Boris Johnson “gets it now” on Ballymurphy, the Taoiseach said after returning from talks with the British Prime Minster at Chequers.
On the Ballymurphy situation, I think he does understand it now, and is fully appraised of the situation,” said Micheal Martin at Government Buildings.
“We had a good discussion on that, on a one-to-one basis. And on the needs of the families and their sense of the long journey to justice,” Mr Martin told journalists.
The Taoiseach said the families of the people gunned down by British soldiers had undergone a long journey to vindicate their relatives who were killed and who were always entirely innocent of any wrongdoing.
“So he fully gets that and he is fully appraised of it, I think it’s something that he perhaps will deal with in his way and in his own time.”

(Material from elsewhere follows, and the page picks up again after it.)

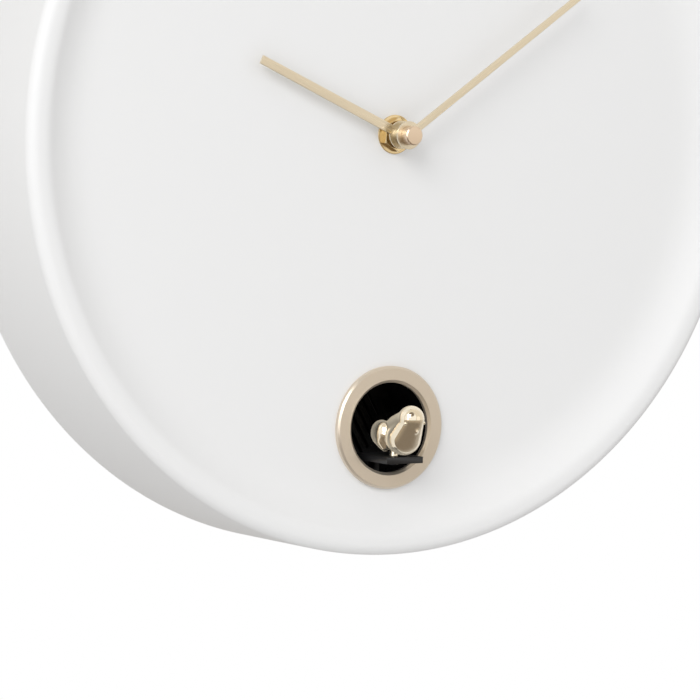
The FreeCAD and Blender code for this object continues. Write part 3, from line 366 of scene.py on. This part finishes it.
def brushed_aluminium(name, lean_degrees):
    """Champagne aluminium brushed along a hand that leans clockwise from upright."""
    material, tree, shader = start_material(name, "#E9DEC7", Metallic=1.0, Roughness=0.3)
    strokes = grain(tree, 0.25, stretch=(1, 1, 0.02), turn=(0, math.radians(-lean_degrees), 0))
    roughen(tree, shader, strokes, 0.24, 0.38)
    emboss(tree, shader, strokes, 0.003)
    return material


# Warm yellow and bright: nut, washer and bushing throw sharp highlights.
plated_brass, tree, shader = start_material(
    "bright_gold_plated_brass", "#E8D2A6", Metallic=1.0, Roughness=0.16)
roughen(tree, shader, grain(tree, 2.0), 0.13, 0.2)

# Pale gold mirror: it shows the room in cream, grey and brown.  A cream lacquer lies over the
# metal; seen at a slant it scatters light, so the edges stay bright before the black niche.
mirror_gold, tree, shader = start_material(
    "vacuum_coated_pale_gold", "#F8ECD4", Roughness=0.05, Sheen_Weight=1.0,
    Sheen_Roughness=0.35, Sheen_Tint=linear("#FFF0D6"))
slant = add(tree, "ShaderNodeLayerWeight", {"Blend": 0.5})
bare = add(tree, "ShaderNodeMapRange", {
    "Value": slant.outputs["Facing"], "From Min": 0.25, "From Max": 0.75, "To Min": 0.96,
    "To Max": 0.25})
tree.links.new(bare.outputs["Result"], shader.inputs["Metallic"])

# Grey-blue and satin: zinc plating over pressed steel.
zinc_steel, tree, shader = start_material(
    "zinc_plated_steel", "#C3C6C9", Metallic=1.0, Roughness=0.28)
roughen(tree, shader, grain(tree, 3.0), 0.22, 0.36)

# Nearly black and satin: a steel screw with a hot oil finish.
blackened_steel, tree, shader = start_material(
    "blackened_steel", "#2C2C2E", Metallic=1.0, Roughness=0.4)
roughen(tree, shader, grain(tree, 2.0), 0.34, 0.48)

# Dark grey ceramic: ferrite magnets.
sintered_ferrite, tree, shader = start_material("sintered_ferrite", "#37373A", Roughness=0.5)
emboss(tree, shader, grain(tree, 0.8), 0.02)
print("metals ready")

# %% [markdown]
# The cap on the hands is turned: a tool leaves fine circles round its middle, which plating
# almost fills.  A wave pattern in rings about the Y axis draws them.  One wave of that
# texture is a twentieth of a full turn long, hence the factor on its scale.

# %% Turned cap
WAVE_UNIT = math.tau / 20
TURNING_PITCH = 0.35                    # real tool marks are 0.1 mm apart; coarser so they show
turned_brass, tree, shader = start_material(
    "turned_gold_plated_brass", "#F1DCC4", Metallic=1.0, Roughness=0.34)
marks = add(tree, "ShaderNodeTexWave", {
    "Vector": add(tree, "ShaderNodeTexCoord").outputs["Object"],
    "Scale": WAVE_UNIT * per_metre(TURNING_PITCH)}, wave_type="RINGS", rings_direction="Y")
roughen(tree, shader, marks.outputs["Fac"], 0.3, 0.38)
emboss(tree, shader, marks.outputs["Fac"], 0.001)
print("turning marks every", TURNING_PITCH, "mm")

# %% [markdown]
# ### Electrical parts
# Boards are fibreglass under a green solder mask; chips are matt epoxy; windings are
# enamelled copper, whose turns show as fine bands; cells have a plain printed sleeve.

# %% Electrical finishes
# Deep green gloss with a faint weave.
solder_mask, tree, shader = start_material("solder_mask_on_fibreglass", "#1E5A3A", Roughness=0.3, IOR=1.55)
emboss(tree, shader, grain(tree, 0.9), 0.01)

# Nearly black and matt.
moulded_epoxy, tree, shader = start_material("moulded_epoxy", "#161617", Roughness=0.6, IOR=1.55)
emboss(tree, shader, grain(tree, 0.4), 0.01)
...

The comments raise the prospect of a new apology by Mr Johnson, possibly before the House of Commons, which was addressed only by the Northern Secretary, Brandon Lewis.
These was also anger among relatives over a letter Mr Johnson sent to the solicitor for the families, acknowledging the innocence of the ten who died, but referring to the “events” of August 1971.
The Taoiseach is to meet the British Prime Minister again in the summer after their meeting at Chequers, it has emerged. The two men discussed the Northern Ireland protocol, the broader British-Irish relationship, Brexit and European issues.
Whether the DUP leadership was discussed neither man would say, but the Taoiseach emphasised the strong and abiding ties between the two nations and doing as much as possible to maintain them in the aftermath of the UK withdrawal from the European Union The two leaders also discussed the Covid-19 response.
“Discussions focused on ways the two Governments can continue to work together to support all the institutions of the Good Friday Agreement and promote peace and prosperity on both a North-South and East-West basis, said an official statement from the Taoiseach’s office.
“The two leaders, in particular, discussed the long journey of the Ballymurphy families for justice to vindicate the innocence of their loved ones.
“They also discussed British-Irish relations, and both are ambitious for the development of the next phase of the bilateral relationship framed around a number of areas of common interest.
“Thy agreed to remain in close touch over the coming weeks. “
Following the meeting at the Prime Minister’s official country residence, Mr Martin tweeted: “Wide-ranging & constructive discussions with @BorisJohnson today on British-Irish relations, including the long struggle for justice by the Ballymurphy families.
“We also reaffirmed both governments’ commitment to the Good Friday Agreement and its institutions.”
For his part, Boris Johnson said he had held “good discussions” with Mr Martin
“We are both committed to the Belfast/Good Friday Agreement and to addressing the legacy of the Troubles to deliver a brighter future for everyone in Northern Ireland,” he tweeted.
On Tuesday in Belfast, coroner Mrs Justice Keegan ruled that those who died at Ballymurphy 50 years ago were “entirely innocent”.
She found that nine of the 10 had been killed by soldiers, and the use of lethal force was not justified.
Mr Martin did not comment on the UK Government’s reported plan to introduce legislation to prevent further prosecutions for crimes committed in the Troubles.
But the matter is understood to have been discussed at Chequers, with the Taoiseach conveying the Government’s deep misgivings and displeasure at the unilateral move, which Mr Martin earlier this week suggested was “a breach of trust.”